Derek and I have a long-standing argument. I keep telling him to stick with comics. How can you expect to get anywhere if you keep switching goals? Besides (to borrow an analogy from Osamu Tezuka) comics is his wife, and he has to be faithful to his wife! Derek keeps wanting to dabble in other media — creative polyamory. The problem is, the stuff he makes with his other mistresses — especially film — always turns out really good. It completely undercuts my argument. It’s like meeting a friend’s new girlfriend who you’re sure you’ll hate and finding that she’s actually pretty cool.

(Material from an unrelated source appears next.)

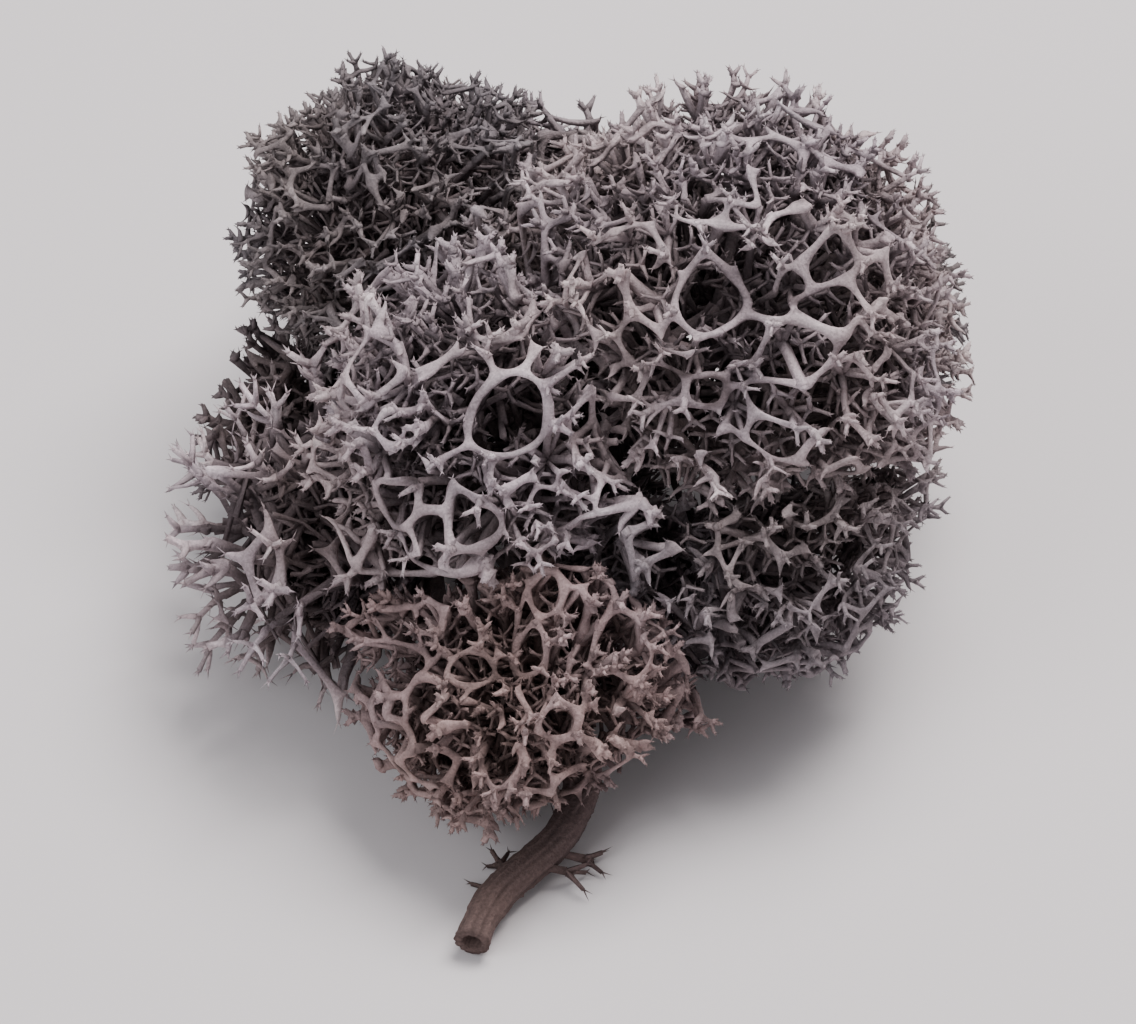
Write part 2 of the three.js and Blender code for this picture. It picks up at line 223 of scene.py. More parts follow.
# The stalks
LYING = (0.24, 0.97, 0.1)  # the way a stalk runs that lies on the floor
STALK_TWIGS, LYING_TWIGS = 12, 7  # dead twigs on a stalk that stands, and on one that lies
DEAD_TWIG_LENGTH, LONGER = (1.6, 3.2), 1.4  # of these, and how much longer they are on one that stands
DEAD_TWIG_RADII, DEAD_TIP_RADIUS = (0.34, 0.24), 0.22  # at both ends of a twig, and of what it forks into
DEAD_FORK_SPREAD, DEAD_FORK_LENGTH = 0.8, (0.9, 1.7)  # of the forks of these twigs
DEAD_POINT_LENGTH = 0.9  # the longest of the sharp points on them
TWIG_CLEARANCE, TIP_CLEARANCE = 0.8, 0.4  # a twig and a fork of it end at least this far above the floor
MOUTH, HOLLOW, HOLLOW_DEPTH = 0.55, 0.4, 1.2  # of a stalk's cut end: two radii and a depth, in its radii
BEND = 0.18  # how far a stalk strays from its curve, in its radii
RIDGE, FIBRE, WART = 0.05, 0.08, 0.09  # how far these stand out from its bark, in its radii

# The looks, and the stage in metres
WEAR = {"pale": 0.8, "grey": 0.3, "dark": 0.25, "brown": 0.15}  # how far the dye has worn off the tips
FLOOR_REACH = 2.0  # of the floor, to each side
SENSOR_WIDTH = 36  # of the camera, in millimetres
AIM_HEIGHT = 0.38  # where the camera looks, over the height of the clump's middle
KEY_PLACE, KEY_SIZE = (0.1, 0.08, 0.38), 0.22  # of the large soft light above
FILL_PLACE, FILL_SIZE = (-0.3, -0.26, 0.3), 0.3  # of the soft light at the front left


def form():
    """The settings for the shape of the heads."""
    return bpy.context.scene.moss_form


# ---- vectors and directions ----

def size(vectors):
    """The length of each vector, in a column."""
    return np.linalg.norm(vectors, axis=-1, keepdims=True)


def unit(vectors):
    """Vectors divided by their lengths."""
    return vectors / np.maximum(size(vectors), 1e-9)


def dot(a, b):
    """The inner product of each pair of vectors, in a column."""
    return np.sum(a * b, axis=-1, keepdims=True)


def angles_to(toward, directions):
    """The angle between each direction and one other."""
    return np.arccos(np.clip(directions @ toward, -1, 1))


def square_to(directions):
    """Two unit vectors square to each direction and to each other."""
    helper = np.where(np.abs(directions[..., 2:]) < 0.9, [0.0, 0.0, 1.0], [1.0, 0.0, 0.0])
    first = unit(np.cross(helper, directions))
    return first, np.cross(directions, first)


def around(directions, bearings):
    """The direction square to each one at a bearing round it: cos(b) times one square axis plus sin(b)
    times the other."""
    first, second = square_to(directions)
    return first * np.cos(bearings)[..., None] + second * np.sin(bearings)[..., None]


def whorl(stems, number, spread, rng):
    """Directions that fork off each stem's own, number for each, evenly round it from a random bearing on:
    the stem's direction plus spread times one square to it. Also returns which stem each belongs to."""
    number = np.broadcast_to(number, len(stems))
    owner = np.repeat(np.arange(len(stems)), number)
    turns = np.arange(len(owner)) / number[owner] + rng.random(len(stems))[owner]
    return owner, unit(stems[owner] + spread * around(stems[owner], 2 * math.pi * turns))


def even_directions(axis, count, cap, stray, rng):
    """Directions spread evenly over a cap by the golden angle: equal steps in the cosine of the tilt, with
    each direction strayed sideways by a normal share of their spacing."""
    cap_height = 1 - math.cos(math.radians(cap))
    steps = np.arange(count)
    tilt = np.arccos(1 - cap_height * (steps + 0.5) / count)
    sideways = around(np.broadcast_to(axis, (count, 3)), steps * GOLDEN_ANGLE)
    directions = axis * np.cos(tilt)[:, None] + sideways * np.sin(tilt)[:, None]
    spacing = math.sqrt(2 * math.pi * cap_height / count)
    return unit(directions + rng.normal(0, stray * spacing, (count, 3)))


def cap_area(radius):
    """The area of the cap of a sphere that the net covers."""
    return 2 * math.pi * (1 - math.cos(math.radians(CAP_ANGLE))) * radius ** 2


# ---- the outline of a head ----

def prepare_heads():
    """The rows with what follows from them: arrays, the head's axis and crotch, one entry for each member of
    a large hole, the other heads, and the walls. A wall is the plane through the ring where the round
    outlines of two neighbours would cross."""
    heads = []
    for i, (name, row) in enumerate(HEADS.items()):
        head = {**USUAL, "name": name, "seed": FIRST_SEED + i, "closed": form().closed, **row}
        head["thickness"] *= form().thickness
        head["centre"], head["foot"] = np.array(head["centre"], float), np.array(head["foot"], float)
        head["axis"] = unit(np.array(head.get("axis", head["centre"] - HUB), float))
        head["crotch"] = head["centre"] - CROTCH * head["radius"] * head["axis"]
        head["phase"] = PHASE_STEP * i
        head["patches"] = [(unit(np.array(toward, float)), *rest) for toward, *rest in head["patches"]]
        head["holes"] = [(unit(np.array(toward, float)), width, roundness * (len(places) == 1), -1 - number)
                         for number, (places, width, roundness) in enumerate(head["holes"])
                         for toward in places]
        heads.append(head)
    for head in heads:
        head["others"] = [other for other in heads if other is not head]
        head["walls"] = [(np.array([0.0, 0.0, -1.0]), head["centre"][2] - FLOOR_CLEARANCE)]
        for other in head["others"]:
            across = other["centre"] - head["centre"]
            span = np.linalg.norm(across)
            crossing = (span ** 2 + head["radius"] ** 2 - other["radius"] ** 2) / (2 * span)
            head["walls"].append((across / span, crossing - GAP / 2))
    return heads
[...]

Mythomania hits me right in my nostalgic sweet spot. The setting is inspired by Art Night, a weekly gathering that Derek and I started fifteen or so years ago, when we were both struggling comics newbies. Once a week, Derek, Jesse Hamm, Jason Shiga, Lark Pien, Jason Thompson, and I (and eventually a host of other cartoonists) would gather together at someone’s house to write, draw, critique one another’s work, and talk shop. Some nights were super-productive. Others would end with one of us stealing another’s gummy eraser in an effort to weasel out some gossip.
Art Night still happens, though most of the original Art Night Crew no longer attend. Some of us have moved out of the Bay Area. I stopped going after I had kids. Even so, I still have fond memories. Those weekly gatherings were an integral part of my growth as a cartoonist. They were like a comics graduate program for me.
By the way, that’s comics legend Scott McCloud in the first scene, holding the 2010 Eisner that Derek and I got for a short story in The Eternal Smile. Back in the day, both Scott McCloud and the Eisners were frequent topics of Art Night conversation. Now they’re both Derek’s props.